Si Captain Train a plus ou moins recours aux mêmes méthodes, il tente aussi de présenter aux candidats potentiels le visage d’une entreprise saine, où travailler présente des avantages particuliers.  » Nous sommes pour la transparence et les rapports apaisés, les salaires, par exemple, obéissent à une grille très précise et objective, ce qui enlève pas mal de tensions.  » Les dirigeants de la jeune pousse voient leur tâche comme une fonction de  » support, de soutien et pas forcément d’encadrement, dans la mesure où les salariés sont très autonomes « .

Toutes ou presque disposent d’un autre atout, un outil qui n’existe que dans ce petit milieu : des plates-formes calquées sur les sites de rencontre, mais réservées aux coups de foudre entre start-up et développeurs.

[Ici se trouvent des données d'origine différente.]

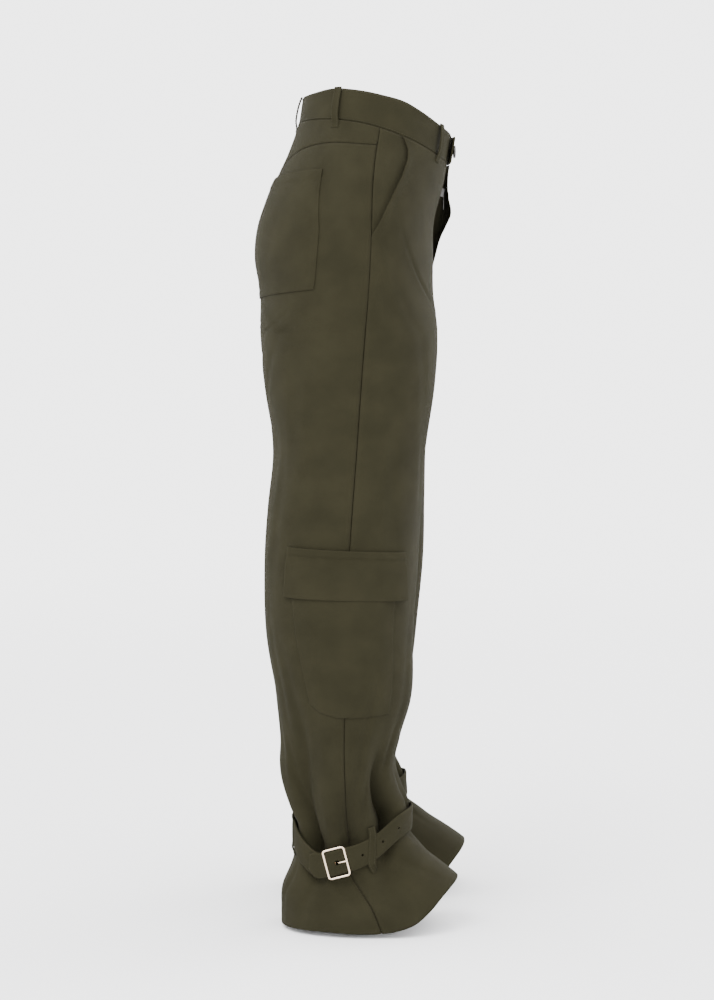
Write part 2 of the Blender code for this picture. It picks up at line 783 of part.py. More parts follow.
def build_strap(side, left, leg, finishes, collection):
    """The ankle strap with its eyelets, buckle and carriers."""
    olive, metal = finishes
    rows = (STRAP_LEVEL + STRAP_HALF_WIDTH, STRAP_LEVEL, STRAP_LEVEL - STRAP_HALF_WIDTH)
    ring = leg_sheet(left, folded=False)
    start, end = STRAP_START, STRAP_TIP
    columns = [start, *[c for c in COLUMNS if c > start + 0.01]]
    columns += [1.0 + c for c in COLUMNS[1:] if c < end - 1.0 - 0.008]
    columns += [1.515, 1.540, 1.560, 1.590, end]
    columns = sorted(set(round(c, 4) for c in columns))
    turns = [c if c <= 1.0 else c - 1.0 for c in columns]
    points = np.array([[ring.read(turn, row)[0] for turn in turns] for row in rows])
    band = Sheet(points, columns, rows, STRAP_FLAT, -1.0 if left else 1.0)

    def lift(around, _level=0.0):
        stops, lifts = zip(*STRAP_END)
        return STRAP_CLEARANCE + float(np.interp(around, stops, lifts))

    def top(around, _level=0.0):
        return lift(around) + DOUBLE

    def hole(around, size):
        across, along = size[0] / STRAP_FLAT, size[1]
        turns = [2 * math.pi * k / HOLE_SIDES for k in range(HOLE_SIDES)]
        return [(around + across * math.cos(t), STRAP_LEVEL + along * math.sin(t)) for t in turns]

    low, high = STRAP_LEVEL - STRAP_HALF_WIDTH, STRAP_LEVEL + STRAP_HALF_WIDTH
    cut = STRAP_CHAMFER / STRAP_FLAT
    outline = [
        (start, low), (end - cut, low), (end, low + STRAP_CHAMFER),
        (end, high - STRAP_CHAMFER), (end - cut, high), (start, high),
    ]  # fmt: skip
    sizes = [PRONG_HOLE, *[ROUND_HOLE] * (len(EYELETS) - 1)]
    holes = [hole(1.0 + eyelet, inner) for eyelet, (inner, _) in zip(EYELETS, sizes)]
    piece(f"ankle_strap_{side}", band, outline, lift, top, olive, collection, holes)

    for k, (eyelet, (inner, outer)) in enumerate(zip(EYELETS, sizes)):

        def read(across, along, around=1.0 + eyelet):
            turn = around + across / STRAP_FLAT
            point, normal = band.read(turn, STRAP_LEVEL + along)
            return point + normal * (top(turn) + SEAM_GAP), normal

        washer(
            f"eyelet_{k + 1}_{side}", read, inner, outer,
            EYELET_THICKNESS, metal, collection,
        )  # fmt: skip

    # The buckle's two long bars stand over the strap, and its frame lies flat between them.
    bars = []
    for turn, stand in zip((-BUCKLE_REACH, BUCKLE_REACH), BUCKLE_STANDS):
        point, normal = band.read(1.0 + BUCKLE_AROUND + turn, STRAP_LEVEL)
        bars.append(point + normal * stand)
    front_bar, back_bar = bars
    _, normal = band.read(1.0 + BUCKLE_AROUND, STRAP_LEVEL)
    across = Vector(back_bar - front_bar)
    reach = across.length / 2
    across.normalize()
    out = Vector(normal)
    out = (out - across * out.dot(across)).normalized()
    along = out.cross(across).normalized()
    middle = Vector((front_bar + back_bar) / 2)

    def at(e_across, e_along, e_out):
        return middle + across * e_across + along * e_along + out * e_out

    corner = BUCKLE_CORNER
    frame = []
    for sx, sz, first in ((1, 1, 0), (-1, 1, 90), (-1, -1, 180), (1, -1, 270)):
        for step in (0, 30, 60, 90):
            turn = math.radians(first + step)
            frame.append(
                at(
                    sx * (reach - corner) + corner * math.cos(turn),
                    sz * (BUCKLE_HALF_HEIGHT - corner) + corner * math.sin(turn),
                    0.0,
                )
            )
    wire(f"buckle_frame_{side}", frame, BUCKLE_WIRE, True, metal, collection)
    # The prong starts under the loose end and goes up through a hole and over the front bar.
    prong = (
        (0.0030, -0.0042),
        (0.0004, -0.0039),
        (-0.0010, -0.0022),
        (-0.0030, 0.0004),
        (-reach + 0.003, 0.0026),
        (-reach - 0.0014, 0.0026),
    )
    path = [at(a, 0.0, n) for a, n in prong]
    wire(f"buckle_prong_{side}", path, PRONG_WIRE, False, metal, collection)

    for k, around in enumerate(CARRIERS):
        path, outwards = [], []
        for share in (0.0, 0.07, 0.15, 0.25, 0.4, 0.6, 0.75, 0.85, 0.93, 1.0):
            level = STRAP_LEVEL + mixed(CARRIER_REACH, -CARRIER_REACH, share)
            point, normal = leg.read(around, level)
            over, facing = ring.read(around, level)
            held = SEAM_GAP + LOOP_THICKNESS / 2 + CARRIER_ROOM
            clear = STRAP_CLEARANCE + DOUBLE + CARRIER_ROOM + LOOP_THICKNESS / 2
            arch = float(smoothstep((0.5 - abs(share - 0.5)) / 0.15))
            target = over + facing * clear
            path.append(mixed(point + normal * held, target, arch))
            outwards.append(mixed(normal, facing, arch))
        strip(
            f"strap_carrier_{k + 1}_{side}", path, outwards,
            CARRIER_WIDTH, LOOP_THICKNESS, olive, collection,
        )  # fmt: skip


def build_waistband(left_leg, right_leg, olive, collection):
    """One open ring of doubled cloth. Its left end laps over its right end at the front.

    Returns its sheet, and the (around, left) place of each of its columns after the tab's.
    """
    stops = [(c, True) for c in COLUMNS[:-1]] + [(c, False) for c in reversed(COLUMNS)]
    bottom, top = [], []
    for around, left in stops:
        sheet = left_leg if left else right_leg
        point, _ = sheet.read(around, WAIST_SEAM)
        high, _ = sheet.read(around, ROWS[0])
        bottom.append(point)
        top.append(high)
    bottom, top = np.array(bottom), np.array(top)
    # The tab carries on past the left edge in its own direction.
    step = bottom[0] - bottom[1]
    step = step / np.linalg.norm(step)
    tab = []
    for share in (1.0, 0.5):
        move = step * BAND_TAB * share
        tab.append((bottom[0] + move, top[0] + move))
    low = np.vstack([[t[0] for t in tab], bottom])
    high = np.vstack([[t[1] for t in tab], top])
    # The top edge has a height of its own.
    crown = high.copy()
    for k, point in enumerate(crown):
        crown[k, 2] = through(BAND_TOP, 1, point[1]) - ORIGIN_HEIGHT
    lean = high - low
    share = (crown[:, 2] - low[:, 2]) / np.maximum(lean[:, 2], 1e-4)
    crown[:, :2] = low[:, :2] + lean[:, :2] * np.minimum(share, 2.4)[:, None]
    low[:, 2] += SEAM_GAP
    rows = (1.0, 0.66, 0.33, 0.0)
    points = np.array([mixed(low, crown, r) for r in rows])
    count = points.shape[1]
    columns = np.linspace(0.0, 1.0, count)
    sheet = Sheet(points, columns, rows, 0.72, 1.0)
    middle = points.mean(axis=(0, 1))
    if np.dot(sheet.normals[1, count // 4], points[1, count // 4] - middle) < 0:
        sheet.normals *= -1.0
    outline = [(0.0, 0.0), (1.0, 0.0), (1.0, 1.0), (0.0, 1.0)]
    # The cloth of the doubled band lies on both sides of the seam line.
    piece("waistband", sheet, outline, BAND_FACE - BAND, BAND_FACE, olive, collection)
    return sheet, stops


def build_belt_loop(name, left, around, legs, band, olive, collection):
    """A loop sewn under the band and over its top edge, standing out in between."""
    sheet, stops = band
    leg = legs[left]
    k = min(range(len(stops)), key=lambda n: abs(stops[n][0] - around) + (stops[n][1] != left))
    column = sheet.columns[k + 2]
    path, outwards = [], []
    on_band = BAND_FACE + SEAM_GAP + LOOP_THICKNESS / 2
    level = WAIST_SEAM - LOOP_TUCK
    for share in (0.0, 0.5):
        point, normal = leg.read(min(around, 0.9999), level + share * 0.008)
        path.append(point + normal * (SEAM_GAP + LOOP_THICKNESS / 2 + 0.4 * LOOP_STAND * share))
        outwards.append(normal)
    for share in (0.15, 0.35, 0.55, 0.75, 0.92):
        point, normal = sheet.read(column, share)
        arch = math.sin(math.pi * (0.25 + 0.75 * share)) ** 0.6
        path.append(point + normal * (on_band + LOOP_STAND * arch))
        outwards.append(normal)
    # Over the top edge, where the loop is folded under and stitched down.
    point, normal = sheet.read(column, 1.0)
    path.append(point + normal * on_band + np.array([0.0, 0.0, 0.0012]))
    outwards.append(normal)
    strip(name, path, outwards, LOOP_WIDTH, LOOP_THICKNESS, olive, collection)


def build_fly(right_leg, finishes, collection):
    """The shield and the zip behind the fly, with the slider pulled up."""
    olive, tape_finish, metal = finishes

    # Places are on the right leg's surface, carried on over the centre plane as its mirror image.
    def centre(signed, level):
        point, normal = right_leg.read(abs(signed), level)
        if signed > 0:
            point, normal = point * np.array([-1, 1, 1]), normal * np.array([-1, 1, 1])
        return point, normal

    def strip_of(name, places, rows, low, high, finish):
        points = np.array([[centre(c, r)[0] for c in places] for r in rows])
        sheet = Sheet(points, places, rows, FLAT_PERIMETER, 1.0)
        if sheet.normals[0, 0, 1] > 0:
            sheet.normals *= -1.0
        left, right = places[0], places[-1]
        outline = [(left, rows[-1]), (right, rows[-1]), (right, rows[0]), (left, rows[0])]
        return piece(name, sheet, outline, low, high, finish, collection)

    inner = -TWILL - SEAM_GAP
    shield_face = inner - ZIP_TAPE - SEAM_GAP
    strip_of(
        "fly_shield", FLY_SHIELD, FLY_ROWS, shield_face - TWILL, shield_face, olive
    )

    def tape_top(around, _level):
        chain = ZIP_CHAIN[0] < around < ZIP_CHAIN[1]
        return inner + (CHAIN_HEIGHT if chain else 0.0)

    strip_of("zip_tape", ZIP_PLACES, FLY_ROWS[1:], inner - ZIP_TAPE, tape_top, tape_finish)

    # The slider is a channel whose two sides hold the pull's barrel between them.
    point, normal = centre(*SLIDER_PLACE)
    below, _ = centre(SLIDER_PLACE[0], SLIDER_PLACE[1] - 0.016)
    down = Vector(below - point).normalized()
    out = Vector(normal)
    out = (out - down * out.dot(down)).normalized()
    side = out.cross(down).normalized()
    base = Vector(point) + out * (inner + CHAIN_HEIGHT + SLIDER_STAND)
    turned = Matrix((side, out, side.cross(out))).transposed().to_4x4()
    flat_part(
        "zip_slider", [SLIDER_PROFILE], SLIDER_LENGTH,
        Matrix.Translation(base) @ turned, metal, collection,
    )  # fmt: skip

    # The pull hangs straight down from its barrel, which is the axis that it swings on.
    pivot = base + out * PULL_STAND - down * 0.002
    upright = Matrix.Rotation(math.radians(90), 4, "X")
    half = [*PULL_HALF, *[(-x, y) for x, y in reversed(PULL_HALF)]]
    flat_part(
        "zip_pull", [half], PULL_THICKNESS,
        Matrix.Translation(pivot) @ upright, metal, collection,
    )  # fmt: skip


def build_button(sheet, gunmetal, collection):
    """A flat button on the tab of the waistband, about halfway up it."""
    point, normal = sheet.read(sheet.columns[1] * 0.7, 0.45)
    out = Vector(normal)
    middle = Vector(point) + out * (BAND_FACE + 2 * SEAM_GAP + BUTTON_THICKNESS / 2)
    made = bmesh.new()
    bmesh.ops.create_cone(
        made, cap_ends=True, segments=20,
        radius1=BUTTON_RADIUS, radius2=BUTTON_RADIUS, depth=BUTTON_THICKNESS,
    )  # fmt: skip
    made.transform(Matrix.Translation(middle) @ out.to_track_quat("Z", "Y").to_matrix().to_4x4())
    mesh = bpy.data.meshes.new("waist_button")
    made.to_mesh(mesh)
    made.free()
    mesh.materials.append(gunmetal)
    collection.objects.link(bpy.data.objects.new("waist_button", mesh))


def build():
    collection = start_scene()
    olive = material("olive_twill", OLIVE, 0.85)
    champagne = material("champagne_metal", CHAMPAGNE, 0.30, 1.0)
    gunmetal = material("gunmetal", GUNMETAL, 0.35, 1.0)
    tape = material("zip_tape", (0.03, 0.028, 0.018), 0.8)
    legs = {}
    for side, left in (("right", False), ("left", True)):
        legs[left] = build_leg(side, left, olive, collection)
        build_strap(side, left, legs[left], (olive, champagne), collection)
    band = build_waistband(legs[True], legs[False], olive, collection)
    for name, left, around in BELT_LOOPS:
        build_belt_loop(name, left, around, legs, band, olive, collection)
    build_fly(legs[False], (olive, tape, champagne), collection)
    build_button(band[0], gunmetal, collection)


build()
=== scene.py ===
"""Olive wide-leg cargo trousers in their worn shape, with flap pockets and buckled ankle straps."""

import math
import random

import bmesh
import bpy
import numpy as np
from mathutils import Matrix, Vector


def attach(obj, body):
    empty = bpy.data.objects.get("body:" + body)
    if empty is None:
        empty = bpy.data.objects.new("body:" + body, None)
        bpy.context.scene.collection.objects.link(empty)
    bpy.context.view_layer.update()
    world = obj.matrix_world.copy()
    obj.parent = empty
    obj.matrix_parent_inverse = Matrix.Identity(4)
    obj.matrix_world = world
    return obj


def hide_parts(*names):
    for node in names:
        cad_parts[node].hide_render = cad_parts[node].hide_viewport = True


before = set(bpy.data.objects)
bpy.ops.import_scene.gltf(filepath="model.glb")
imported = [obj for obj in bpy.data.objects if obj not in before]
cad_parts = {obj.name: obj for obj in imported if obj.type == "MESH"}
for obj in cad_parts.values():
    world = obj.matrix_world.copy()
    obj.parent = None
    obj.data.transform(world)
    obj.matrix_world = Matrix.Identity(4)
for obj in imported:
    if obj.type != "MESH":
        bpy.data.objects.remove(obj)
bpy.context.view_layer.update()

# The studio.
# A pale seamless floor under an even sky, with one large soft light above the front and a
# weaker one behind, and a long lens at waist height on the wearer's right.
FLOOR = -1.020  # the waist is this far above the floor
CAMERA = (-3.4, 0.0205, 0.82 + FLOOR)
CAMERA_TILT = 4.689
LENS = 93.0
BACKDROP = (0.855, 0.855, 0.860)

camera = bpy.data.objects.new("camera", bpy.data.cameras.new("camera"))
camera.location = CAMERA
camera.rotation_euler = (math.radians(90 - CAMERA_TILT), 0, math.radians(-90))
camera.data.lens = LENS
bpy.context.collection.objects.link(camera)
bpy.context.scene.camera = camera

world = bpy.data.worlds.new("studio")
world.use_nodes = True
world.node_tree.nodes["Background"].inputs["Color"].default_value = (*BACKDROP, 1)
world.node_tree.nodes["Background"].inputs["Strength"].default_value = 4.6
bpy.context.scene.world = world


def soft_light(name, place, size, power):
    """A square soft box that faces the garment's middle."""
    light = bpy.data.lights.new(name, "AREA")
    light.size, light.energy = size, power
    lamp = bpy.data.objects.new(name, light)
    lamp.location = place
    lamp.rotation_euler = (Vector((0, 0, -0.5)) - Vector(place)).to_track_quat("-Z", "Y").to_euler()
    bpy.context.collection.objects.link(lamp)


soft_light("key", (-2.0, 1.2, 2.2), 1.6, 110)
soft_light("fill", (1.5, -2.0, 1.6), 1.6, 50)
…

Parmi elles, Talent.io. Fondée début 2015 par trois compères ayant fait un passage par San Francisco, l’application repose sur un principe simple : chaque semaine, la start-up se voit proposer une nouvelle liste d’ingénieurs. Si l’initiative de les contacter lui revient, c’est à eux de décider s’ils souhaitent donner suite ou pas à la sollicitation.  » Au lieu que ce soient, comme d’habitude, des candidats qui postulent à des offres, ce sont les entreprises qui postulent à des candidats « , commente Nicolas Meunier, le cofondateur du site.

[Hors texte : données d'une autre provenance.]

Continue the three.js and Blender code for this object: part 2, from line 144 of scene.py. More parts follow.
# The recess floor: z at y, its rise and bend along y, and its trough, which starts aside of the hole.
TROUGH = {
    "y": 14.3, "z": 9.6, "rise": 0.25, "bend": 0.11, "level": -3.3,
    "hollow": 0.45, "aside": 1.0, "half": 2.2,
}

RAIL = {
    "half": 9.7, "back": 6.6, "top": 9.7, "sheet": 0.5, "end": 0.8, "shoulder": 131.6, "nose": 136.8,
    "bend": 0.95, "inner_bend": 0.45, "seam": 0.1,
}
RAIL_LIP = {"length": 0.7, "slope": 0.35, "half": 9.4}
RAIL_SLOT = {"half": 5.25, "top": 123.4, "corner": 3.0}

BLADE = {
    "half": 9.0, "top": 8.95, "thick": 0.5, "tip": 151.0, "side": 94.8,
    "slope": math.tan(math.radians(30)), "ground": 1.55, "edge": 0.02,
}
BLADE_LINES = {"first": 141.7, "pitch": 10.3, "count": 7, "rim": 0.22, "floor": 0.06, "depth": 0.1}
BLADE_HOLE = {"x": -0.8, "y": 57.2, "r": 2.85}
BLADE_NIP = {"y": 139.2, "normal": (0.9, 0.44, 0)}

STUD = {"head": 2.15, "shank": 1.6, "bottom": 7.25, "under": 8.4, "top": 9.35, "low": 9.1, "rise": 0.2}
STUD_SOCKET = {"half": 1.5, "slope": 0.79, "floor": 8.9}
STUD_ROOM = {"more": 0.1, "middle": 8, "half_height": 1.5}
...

Des noms aussi divers que Criteo, BlaBlaCar, Parrot ou encore Deezer et Leboncoin ont eu recours aux services de M. Meunier. Six cents start-up tricolores sont inscrites sur la plate-forme en quête de la perle rare qui fait encore défaut à leur équipe.  » L’idée, c’était de prémunir les développeurs contre le harcèlement qu’ils peuvent subir, et présélectionner les meilleurs profils pour les entreprises « , explique M. Meunier.

Les investisseurs ont bien compris l’importance du sujet. En moins d’un an d’existence, Talent.io a déjà levé 3 millions d’euros. Et aujourd’hui n’a plus de problème de recrutement. Tous les profils les plus prometteurs sont dans sa base de données.